# Letter ending



## MonsieurAquilone

Bonjour a tous.
Buongiorno a tutti.

Je cherche une bonne traduction pour la phrase, en italien, "Je vous prie de croire, Monsieur, a l'assurance de mes salutations distinguees".

Merci.
Grazie.


----------



## MonsieurAquilone

J'ai du mal a traduire cette phrase!  Mon italien n'existe pas!


----------



## lightbluefeather

Bonjour,

à la lettre, c'est:

"Signore, La prego di credere all'assicurazione dei miei distinti saluti" 

mais ce n'est pas une phrase qu'on utilise pour conclure une lettre. La formule la plus prochaine est:

"L'occasione è gradita/grata per porgerLe distinti saluti" ou bien "Ci è gradita/grata l'occasione per porgerLe distinti saluti", qui signifient à peu près: "en cette heureuse occasion nous vous assurons notres salutations distinguées"

Gradita et grata sont des synonimes dans cette formule.

Je n'utilise pas souvent le français: s'il te plait, corrige mes fautes!


----------



## MonsieurAquilone

Merci pour votre aide! Grazie!  En fait, 'ci' signifie moi et la personne dont je parle, n'est-ce pas...?


----------



## lightbluefeather

MonsieurAquilone said:
			
		

> Merci pour votre aide! Grazie! En fait, 'ci' signifie moi et la personne dont je parle, n'est-ce pas...?


 
Pardon, j'ai fait une faute là! 'Ci' signifie 'à nous' (on l'utilise quand'on parle au nom d'un groupe, une entreprise, une équipe, etc), alors que 'mi' signifie 'à moi'. Tous les deux sont corrects, mais la deuxiéme est la traduction la plus fidèle.

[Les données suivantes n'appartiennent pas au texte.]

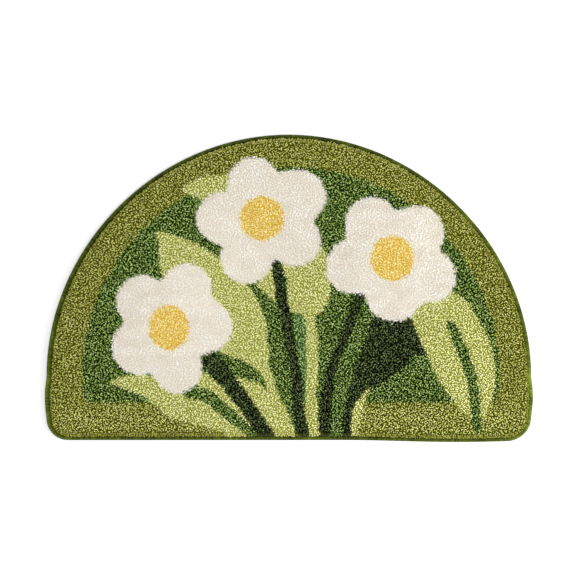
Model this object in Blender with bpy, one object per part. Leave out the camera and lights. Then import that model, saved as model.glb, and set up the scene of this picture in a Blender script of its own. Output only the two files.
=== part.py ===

"Mi è gradita l'occasione per porgere distinti saluti" ->à moi
"Ci è gradita l'occasione per porgere distinti saluti" ->à nous
"È gradita l'occasione per porgere distinti saluti" ->en general!


----------



## Necsus

Aussi "*Colgo/Cogliamo* l'occasione per porgere distinti saluti".


----------



## MonsieurAquilone

Merci pour votre aide!!!


----------